Thanks for the observation of the person holding a flaming torch. I hadn’t noticed it. Very medieval. Indeed, it is a wonderful painting so full of the heroic spirit of those persecuted Christians.
Thank you both for the additional information and informed thoughts about what would have been likely! I suppose the Missal (lying flat on the left) would probably have had something like fabric straps as well. (Might its ‘Use’ depend on which diocese the priest came from?) It occurs to me that this may be morning (before people went to work) and that a torch was used, because a lantern keeping the flame too still might be in danger of being seen from shore. (Perhaps some kinds of dark lanterns might have been used as well.) Something like this must have taken a lot of coordination under the best of circumstances, but setting off in the dark with such laden boats? – whew! And not a Mass just for the fishermen – all the women and children (I wonder if a scholarly eye could pick out the other landlubbers – and even their livelihoods – by their dress?).
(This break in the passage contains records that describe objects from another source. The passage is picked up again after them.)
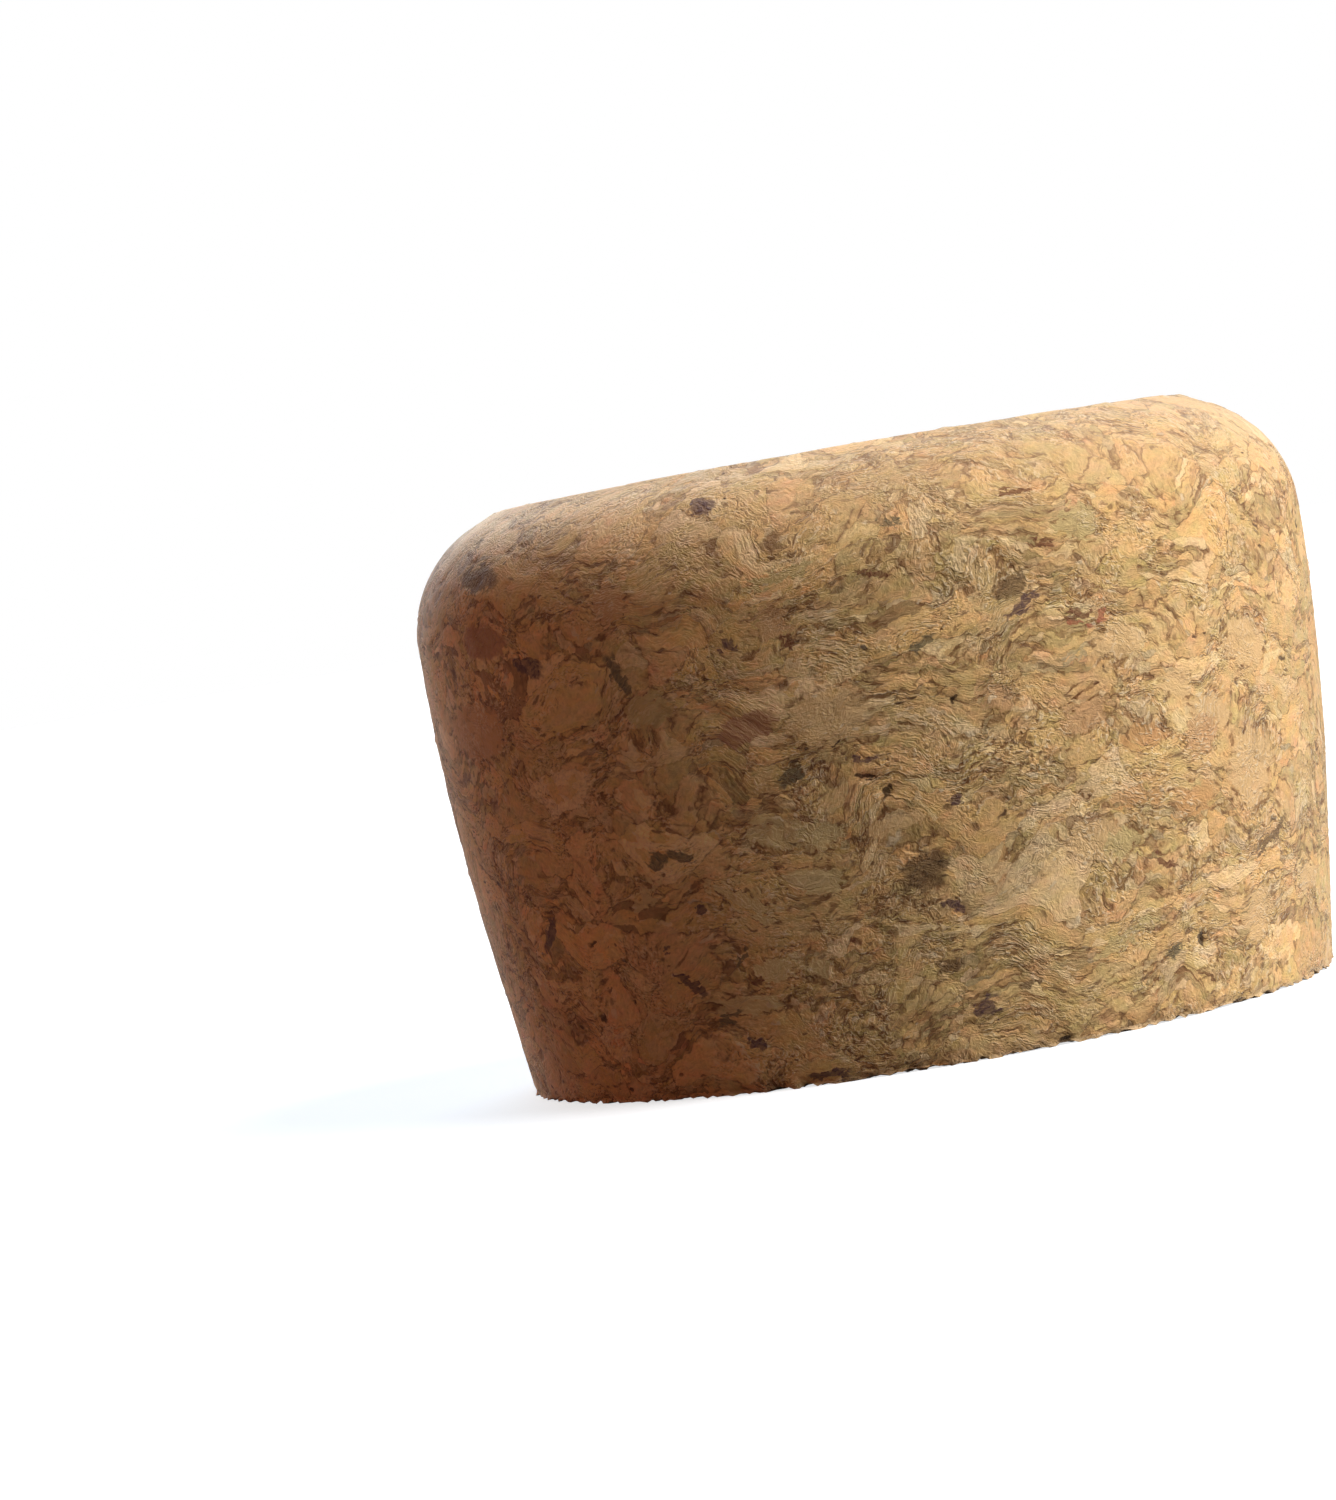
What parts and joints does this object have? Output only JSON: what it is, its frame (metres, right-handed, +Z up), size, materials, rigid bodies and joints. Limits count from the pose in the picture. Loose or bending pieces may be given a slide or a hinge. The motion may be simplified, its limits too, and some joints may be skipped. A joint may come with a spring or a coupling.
{
  "type": "cork stopper",
  "caption": "Solid tapered plug stopper of ground cork, with a rounded shoulder and a flat face at each end.",
  "frame": {"origin": "centre of the flat face at the narrow end, on which the stopper stands", "axes": "+Z up the stopper's axis of revolution, from the narrow end to the wide end; +X and +Y are any two perpendicular radii"},
  "size_m": [0.06, 0.06, 0.039],
  "materials": {
    "cork": "matt ground cork, sanded, with pressed chips, fine crumbs and small open pits"
  },
  "bodies": {
    "root": {"cork_stopper": "cork"}
  },
  "joints": []
}
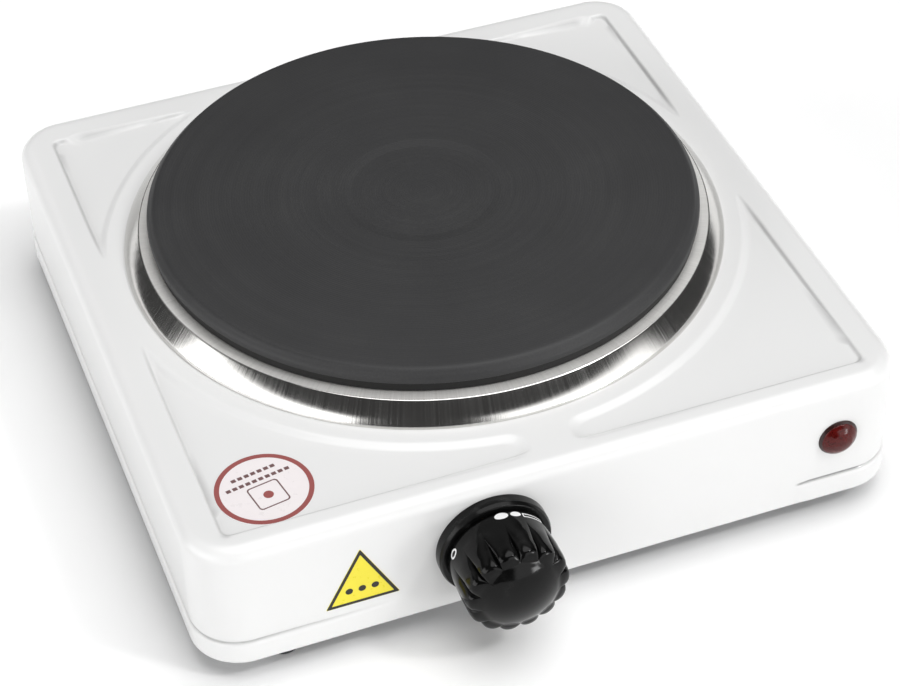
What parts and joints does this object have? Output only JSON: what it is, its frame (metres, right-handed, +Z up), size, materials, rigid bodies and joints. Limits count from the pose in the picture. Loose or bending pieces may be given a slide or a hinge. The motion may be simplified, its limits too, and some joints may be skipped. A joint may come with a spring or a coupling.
{
  "type": "hot plate burner",
  "caption": "Table-top electric cooking plate: cast iron disc in a steel trim ring on a pressed white housing, with a thermostat knob and a pilot lamp.",
  "frame": {"origin": "under the middle of the whole object, on the surface that the feet stand on", "axes": "+Z up; +Y from the knob at the front to the cable gland at the rear; +X to the right seen from the front"},
  "size_m": [0.236, 0.2648, 0.0701],
  "materials": {
    "white_enamel": "glossy baked enamel",
    "galvanised_steel": "galvanised sheet",
    "zinc_steel": "zinc plated",
    "black_rubber": "matte",
    "cast_iron": "turned face with a matte heat-proof coating",
    "stainless_steel": "polished, with circular grain",
    "heating_alloy": "oxidised",
    "ceramic": "unglazed ceramic",
    "brass": "plain",
    "spring_steel": "blued",
    "black_plastic": "glossy moulded phenolic",
    "red_lens": "translucent glossy",
    "clear_glass": "clear",
    "brown_wire": "fibreglass sleeve",
    "blue_wire": "fibreglass sleeve",
    "green_wire": "fibreglass sleeve",
    "white_wire": "fibreglass sleeve",
    "label_film": "satin film",
    "yellow_film": "satin film"
  },
  "bodies": {
    "housing": {"base_label": "label_film", "base_plate": "galvanised_steel", "bimetal_strip": "spring_steel", "blade_root": "spring_steel", "bush_nut": "brass", "cable_gland": "black_plastic", "centre_stud": "zinc_steel", "ceramic_insulators": "ceramic", "clamp_bridge": "galvanised_steel", "coil_filling_inner": "ceramic", "coil_filling_outer": "ceramic", "corner_brackets": "galvanised_steel", "earth_screw": "zinc_steel", "earth_tag": "brass", "fixed_contact": "brass", "foot_front_left": "black_rubber", "foot_front_right": "black_rubber", "foot_rear_left": "black_rubber", "foot_rear_right": "black_rubber", "foot_screws": "zinc_steel", "heating_coil_inner": "heating_alloy", "heating_coil_outer": "heating_alloy", "hotplate": "cast_iron", "knob_bezel": "black_plastic", "lamp_clip": "spring_steel", "lamp_lens": "red_lens", "lamp_sleeve": "black_plastic", "lamp_wire_left": "white_wire", "lamp_wire_right": "white_wire", "mains_terminal_block": "ceramic", "mains_terminal_screws": "brass", "neon_bulb": "clear_glass", "plate_cover": "galvanised_steel", "plate_terminal_block": "ceramic", "plate_terminal_pins": "brass", "round_label": "label_film", "stack_rivet": "zinc_steel", "stud_nut": "zinc_steel", "stud_washer": "zinc_steel", "thermostat_bush": "brass", "thermostat_frame": "galvanised_steel", "top_housing": "white_enamel", "triangle_label": "yellow_film", "trim_ring": "stainless_steel", "wire_earth": "green_wire", "wire_live": "brown_wire", "wire_load": "brown_wire", "wire_neutral": "blue_wire"},
    "knob": {"knob": "black_plastic", "knob_spring_clip": "spring_steel", "spindle": "zinc_steel", "stop_disc": "zinc_steel"},
    "push_pin": {"push_pin": "ceramic"},
    "contact_blade": {"contact_blade": "spring_steel"}
  },
  "joints": [
    {"name": "knob_turn", "type": "hinge", "parent": "housing", "child": "knob", "pos_m": [-0.0242, -0.10395, 0.0309], "axis": [0, -1, 0], "range_deg": [-78, 212]},
    {"name": "pin_travel", "type": "slide", "parent": "housing", "child": "push_pin", "axis": [0, 1, 0], "range_m": [-0.00062, 0.00025]},
    {"name": "blade_flex", "type": "hinge", "parent": "housing", "child": "contact_blade", "pos_m": [-0.0402, -0.08545, 0.0309], "axis": [0, 0, 1], "range_deg": [-2.3, 1]}
  ],
  "couplings": [
    {"joint": "pin_travel", "follows": "knob_turn", "m_per_rad": -0.00015806},
    {"joint": "blade_flex", "follows": "knob_turn", "ratio": -0.0098786}
  ]
}
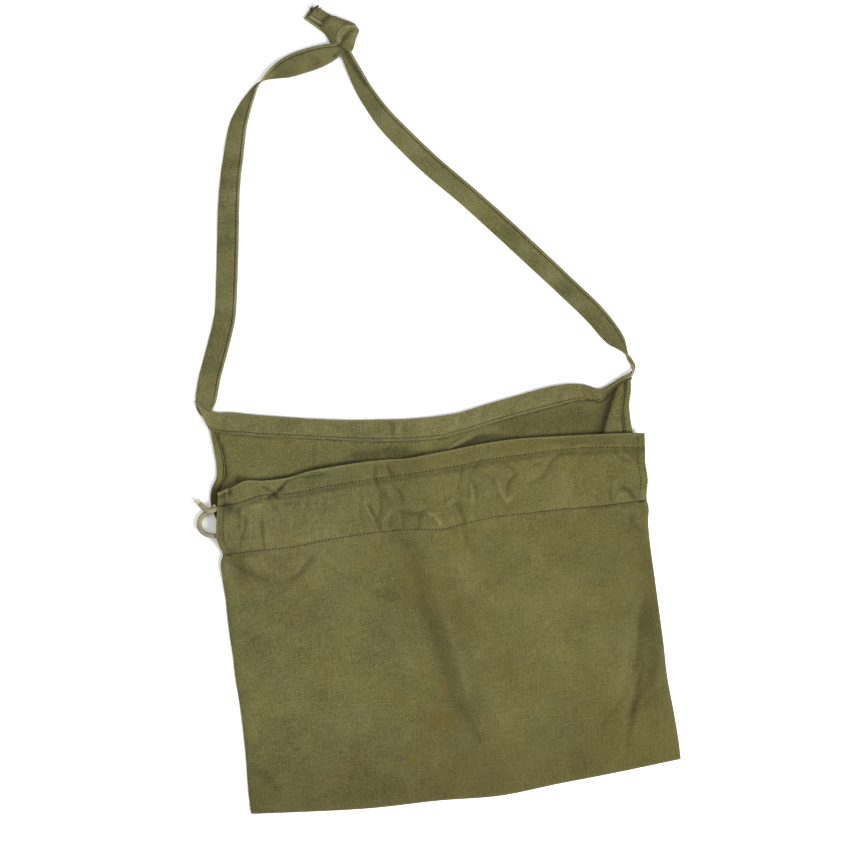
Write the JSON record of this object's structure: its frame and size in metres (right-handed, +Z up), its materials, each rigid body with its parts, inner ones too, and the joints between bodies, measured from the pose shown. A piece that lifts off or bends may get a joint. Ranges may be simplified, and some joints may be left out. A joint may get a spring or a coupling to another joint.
{
  "type": "drawstring cloth bag with neck ties",
  "caption": "Flat empty cotton bag: pouch with a drawstring casing at its mouth, a taller hemmed back flap, and a bound top edge running into ties knotted in a loop.",
  "frame": {"origin": "on the resting surface, under the middle of the whole bag with its ties laid out", "axes": "+Z up out of the front panel, +Y from the bottom seam towards the ties and the knot, +X to the right seen from above"},
  "size_m": [0.4757, 0.848, 0.0156],
  "materials": {
    "cloth": "worn olive cotton plain weave, faded along folds",
    "tie_cloth": "worn olive cotton, folded and edge stitched",
    "thread": "dark olive sewing thread",
    "cord": "grey-green cotton cord, limp, frayed ends"
  },
  "bodies": {
    "pouch": {"back_panel": "cloth", "back_hem_left": "cloth", "back_hem_right": "cloth", "side_seam_left": "cloth", "side_seam_right": "cloth", "bottom_seam": "cloth", "front_panel": "cloth", "bar_tack_left": "thread", "bar_tack_right": "thread"},
    "casing": {"casing_front": "cloth", "casing_facing": "cloth", "casing_hem_left": "cloth", "casing_hem_right": "cloth", "casing_stitch_upper": "thread", "casing_stitch_lower": "thread", "casing_stitch_left": "thread", "casing_stitch_right": "thread"},
    "drawstring": {"drawstring_run": "cord", "drawstring_end_lower": "cord", "drawstring_end_upper": "cord"},
    "flap": {"back_flap": "cloth", "flap_hem_left": "cloth", "flap_hem_right": "cloth", "flap_stitch_left": "thread", "flap_stitch_right": "thread", "top_binding": "tie_cloth", "binding_stitch": "thread", "strap_corner_left": "tie_cloth", "strap_corner_right": "tie_cloth"},
    "ties": {"strap_left": "tie_cloth", "strap_twist": "tie_cloth", "strap_bridge": "tie_cloth", "strap_roll_right": "tie_cloth", "strap_right": "tie_cloth", "strap_stitch_left": "thread", "strap_stitch_bridge": "thread", "strap_stitch_right": "thread", "strap_knot": "tie_cloth", "strap_knot_under": "tie_cloth", "strap_tail_upper": "tie_cloth", "strap_tail_lower": "tie_cloth"}
  },
  "joints": [
    {"name": "casing_fold", "type": "hinge", "parent": "pouch", "child": "casing", "pos_m": [0, -0.134, 0.0158], "axis": [1, 0, 0], "range_deg": [0, 165]},
    {"name": "drawstring_pull", "type": "slide", "parent": "casing", "child": "drawstring", "axis": [-1, 0, 0], "range_m": [0, 0.15]},
    {"name": "flap_fold", "type": "hinge", "parent": "pouch", "child": "flap", "pos_m": [0, -0.05, 0.0024], "axis": [1, 0, 0], "range_deg": [0, 70]},
    {"name": "ties_fold", "type": "hinge", "parent": "flap", "child": "ties", "pos_m": [0, 0.021, 0.006], "axis": [1, 0, 0], "range_deg": [0, 100]}
  ]
}
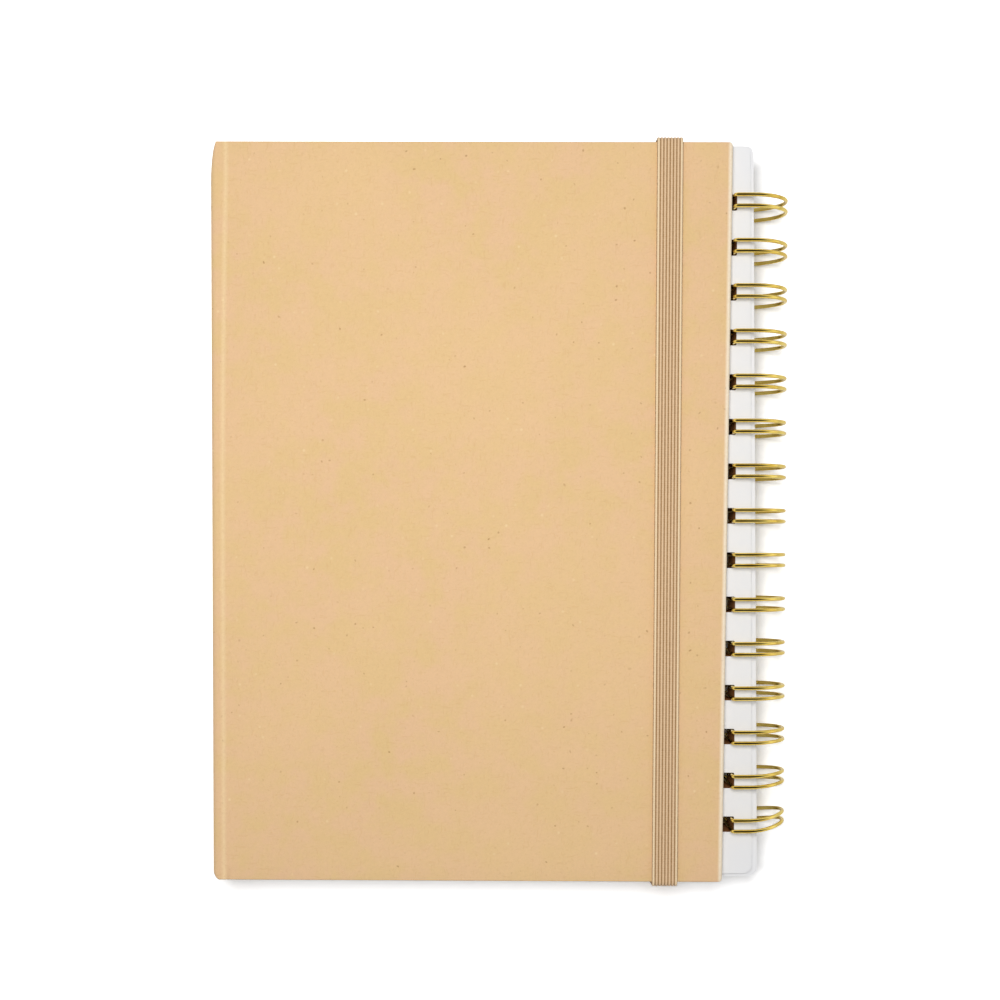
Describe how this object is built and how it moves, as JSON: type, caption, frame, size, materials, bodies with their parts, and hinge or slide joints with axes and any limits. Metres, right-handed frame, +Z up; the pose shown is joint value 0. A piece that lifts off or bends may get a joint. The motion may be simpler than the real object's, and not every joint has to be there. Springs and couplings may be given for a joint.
{
  "type": "spiral notebook",
  "caption": "Hardcover notebook bound with gilt twin-loop wire, in a kraft paper case with a rounded spine, held shut by a ribbed beige elastic band.",
  "frame": {"origin": "middle of the outside of the back cover, on which the closed notebook lies", "axes": "+X from the spine to the binding wire, +Y from foot to head, +Z up through the sheets to the front cover"},
  "size_m": [0.166, 0.2128, 0.0209],
  "materials": {
    "kraft_paper": "matte, flecked with fibres",
    "grey_board": "matte grey board",
    "lining_paper": "matte white",
    "page_paper": "matte white",
    "backing_card": "matte card",
    "gilt_wire": "bright gilt",
    "elastic": "ribbed knitted elastic"
  },
  "bodies": {
    "back_cover": {"back_board": "grey_board", "back_covering": "kraft_paper", "back_lining": "lining_paper", "backing_card": "backing_card", "page_block": "page_paper", "wire_binding": "gilt_wire", "elastic_band": "elastic"},
    "spine": {"spine_board": "grey_board", "spine_covering": "kraft_paper", "spine_lining": "lining_paper"},
    "front_cover": {"front_board": "grey_board", "front_covering": "kraft_paper", "front_lining": "lining_paper"}
  },
  "joints": [
    {"name": "spine_hinge", "type": "hinge", "parent": "back_cover", "child": "spine", "pos_m": [-0.07315, 0, 0], "axis": [0, -1, 0], "range_deg": [0, 90]},
    {"name": "cover_hinge", "type": "hinge", "parent": "spine", "child": "front_cover", "pos_m": [-0.07315, 0, 0.0196], "axis": [0, -1, 0], "range_deg": [0, 90], "deforming": ["elastic_band"]}
  ]
}
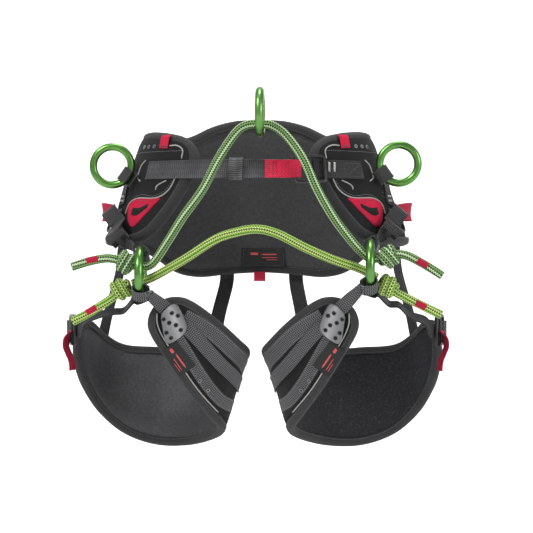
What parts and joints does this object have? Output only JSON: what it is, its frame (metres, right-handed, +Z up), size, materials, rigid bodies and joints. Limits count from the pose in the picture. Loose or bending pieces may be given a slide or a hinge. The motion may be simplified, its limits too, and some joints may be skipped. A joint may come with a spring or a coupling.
{
  "type": "tree climbing saddle",
  "caption": "Padded arborist climbing saddle with hip wings, leg loops, metal rings and two rope bridges with stopper knots.",
  "frame": {"origin": "centre of the wearer's waist, level with the front belt", "axes": "-Y is the front, +X the wearer's left, +Z up"},
  "size_m": [0.5142, 0.3558, 0.4762],
  "materials": {
    "pad_lining": "smooth dark lining fabric with a fine mesh",
    "outer_fabric": "hard-wearing black woven fabric",
    "label": "woven patch",
    "grey_webbing": "tight woven webbing",
    "red_webbing": "red woven tape",
    "green_aluminium": "green anodised, polished",
    "black_metal": "black coated steel with worn edges",
    "plate": "glossy grey moulding",
    "dark_green_rope": "braided rope with pale flecks",
    "lime_rope": "braided rope with dark flecks"
  },
  "bodies": {
    "waist": {"waist_pad": "pad_lining", "hip_panel_L": "outer_fabric", "hip_panel_R": "outer_fabric", "back_label": "label", "belt_strap": "grey_webbing", "belt_anchor_strap": "grey_webbing", "rear_webbing": "grey_webbing", "side_ring_webbing_L": "grey_webbing", "side_ring_webbing_R": "grey_webbing", "hip_strap_L": "grey_webbing", "hip_strap_R": "grey_webbing", "hip_strap_roll_L": "grey_webbing", "hip_strap_roll_R": "grey_webbing", "rear_inner_strap_L": "grey_webbing", "rear_inner_strap_R": "grey_webbing", "rear_outer_strap_L": "grey_webbing", "rear_outer_strap_R": "grey_webbing", "belt_pull_tab": "red_webbing", "rear_loop": "red_webbing", "hip_patch_L": "red_webbing", "hip_patch_R": "red_webbing", "suspender_loop_L": "red_webbing", "suspender_loop_R": "red_webbing", "hip_pull_tab_L": "red_webbing", "hip_pull_tab_R": "red_webbing", "belt_buckle": "black_metal", "hip_adjuster_L": "black_metal", "hip_adjuster_R": "black_metal", "bridge_rope_upper": "dark_green_rope", "knot_upper_L": "dark_green_rope", "knot_upper_R": "dark_green_rope", "rope_tail_upper_L": "dark_green_rope", "rope_tail_upper_R": "dark_green_rope", "bridge_rope_lower": "lime_rope", "knot_lower_L": "lime_rope", "knot_lower_R": "lime_rope", "rope_tail_lower_L": "lime_rope", "rope_tail_lower_R": "lime_rope"},
    "bridge_ring_body": {"bridge_ring": "green_aluminium"},
    "belt_keeper_body": {"belt_keeper": "grey_webbing"},
    "side_ring_body_L": {"side_ring_L": "green_aluminium"},
    "side_ring_body_R": {"side_ring_R": "green_aluminium"},
    "hip_ring_body_L": {"hip_ring_L": "green_aluminium"},
    "hip_ring_body_R": {"hip_ring_R": "green_aluminium"},
    "leg_loop_L": {"leg_pad_L": "pad_lining", "leg_plate_L": "plate", "leg_front_strap_L": "grey_webbing", "leg_outer_strap_L": "grey_webbing", "leg_buckle_L": "black_metal", "leg_tip_strap_L": "grey_webbing", "leg_pull_tab_L": "red_webbing"},
    "leg_loop_R": {"leg_pad_R": "pad_lining", "leg_plate_R": "plate", "leg_front_strap_R": "grey_webbing", "leg_outer_strap_R": "grey_webbing", "leg_buckle_R": "black_metal", "leg_tip_strap_R": "grey_webbing", "leg_pull_tab_R": "red_webbing"}
  },
  "joints": [
    {"name": "bridge_ring_swing", "type": "hinge", "parent": "waist", "child": "bridge_ring_body", "pos_m": [0.01, -0.16, 0.051], "axis": [1, 0, 0], "range_deg": [-60, 180]},
    {"name": "side_ring_swing_L", "type": "hinge", "parent": "waist", "child": "side_ring_body_L", "pos_m": [-0.16936, -0.06, -0.01245], "axis": [0.5736, 0, 0.8192], "range_deg": [-10, 60]},
    {"name": "side_ring_swing_R", "type": "hinge", "parent": "waist", "child": "side_ring_body_R", "pos_m": [0.16936, -0.06, -0.01045], "axis": [0.5736, 0, -0.8192], "range_deg": [-10, 60]},
    {"name": "hip_ring_turn_L", "type": "hinge", "parent": "waist", "child": "hip_ring_body_L", "pos_m": [-0.146, -0.13, -0.141], "axis": [1, 0, 0], "continuous": true},
    {"name": "hip_ring_turn_R", "type": "hinge", "parent": "waist", "child": "hip_ring_body_R", "pos_m": [0.1515, -0.13, -0.132], "axis": [1, 0, 0], "continuous": true},
    {"name": "leg_loop_swing_L", "type": "hinge", "parent": "waist", "child": "leg_loop_L", "pos_m": [-0.146, -0.13, -0.141], "axis": [1, 0, 0], "range_deg": [-6, 14], "stiffness_Nm_per_rad": 5, "springref_deg": 4.58, "deforming": ["rear_inner_strap_L", "rear_outer_strap_L"]},
    {"name": "leg_loop_swing_R", "type": "hinge", "parent": "waist", "child": "leg_loop_R", "pos_m": [0.1515, -0.13, -0.132], "axis": [1, 0, 0], "range_deg": [-6, 14], "stiffness_Nm_per_rad": 5, "springref_deg": 4.58, "deforming": ["rear_inner_strap_R", "rear_outer_strap_R"]},
    {"name": "belt_keeper_slide", "type": "slide", "parent": "waist", "child": "belt_keeper_body", "axis": [0.9953, -0.0965, 0], "range_m": [-0.008, 0.008]}
  ]
}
I just noticed the mother (I assume) on the right standing (how dangerously?) and holding up her baby, a sort of counterpart to the Elevation – in the hope of impressing the scene on its memory, as a training in spiritual communion? Would the Terror have made people like this long to communicate, or just be more serious about their spiritual communion?
One can indeed understand the reason for such a Mass at sea during time of intense persecution; but under normal circumstances was not the normal “Mass at sea” the dry Mass?